Orada da kalınmamalı:
Türk ve Müslüman olmadıkları için düşman bellediğimiz birçok ülke, aya yıldızlara kulaç açmış, yurttaşlarını karnı tok sırtı pek olarak demokrasiye, hak ve özgürlüklere kavuşturmuştur. Oysa biz, “şanlı geçmişimiz” diye tarihselliği olmayan bozkır ve çöl hikayeleriyle oyalanıyoruz sadece. Ne bilgimiz var ne fikirlerimiz, ne umutlarımız var ne de hayallerimiz. Bilgisi, bilgiye dayalı fikri, umudu ve gerçekle örtüşen hayali olmayanların yararlı şeyler yaparak hayatı yaşanılır kılması mümkün değildir; öncece kandırılır, kullandırılır sonra da deliğe süpürülürler. Önemli olan söylenenler değil yapılanlar olduğuna göre sormazlar mı insana; “Atanı, ceddini, geçmişini anladım; sen kimsin, ne yaptın, ne yapıyorsun?” diye!
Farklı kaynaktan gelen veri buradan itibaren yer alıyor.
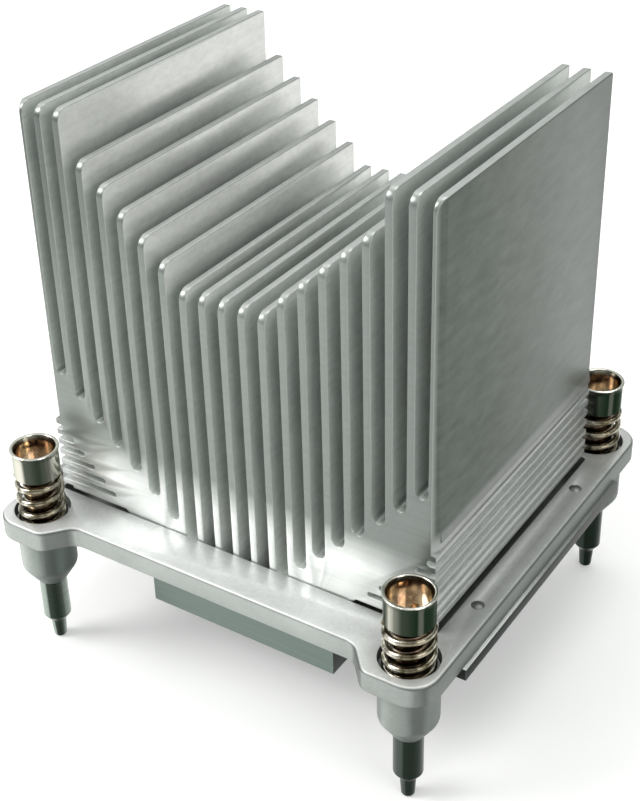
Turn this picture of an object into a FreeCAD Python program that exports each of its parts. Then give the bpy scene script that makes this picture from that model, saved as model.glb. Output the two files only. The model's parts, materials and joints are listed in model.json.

Buna verecek bir cevabı olmayanın, değil Müslümanlığından veya Türklüğünden, insanlığından bile şüphe edilmez mi? Kendini milliyetçi ya da mümin olarak addeden insanların, milletini yoksulaştıran, birbirine düşman eden iktidarların kuyruğuna takılması mı, yoksa karşı mı çıkması gerekir?
Sonuç;
İktidardaki büyük parti ile küçük ortaklarının yerli ve milli ninnilerle bu iki partiye çelme takması, kendi bekaları bakımından kaçınılmazdır. Ancak ülkenin bekası değil midir ki İyi Parti’yi milliyetçiliği salt kendi tekelinde sanan MHP’den, Saadet Partisi’ni de dini siyasetine alet eden AKP’den farklı kılan?
Sultanlığı getirecek anayasayı yapmak için bu iki kapıdan beklediklerini alamamaları halinde, ne pahasına olursa olsun CHP ve HDP başta olmak üzere muhalefetin tümünü parçalayıp birbirine düşürmeye, küstürmeye çalışacaklardır.
Başarabilirler mi?
Başarıp başaramamaları, iktidarın dayatmalarına karşı muhalefetin birlikte ve güçlü bir itiraz cephesi oluşturmasına, halkın sorunlarının çözüm merkezi olmasına, bir de halkın bu süreçte uyanık kalmasına, yeniden ve tutkuyla kader birliği yapmasına bağlı!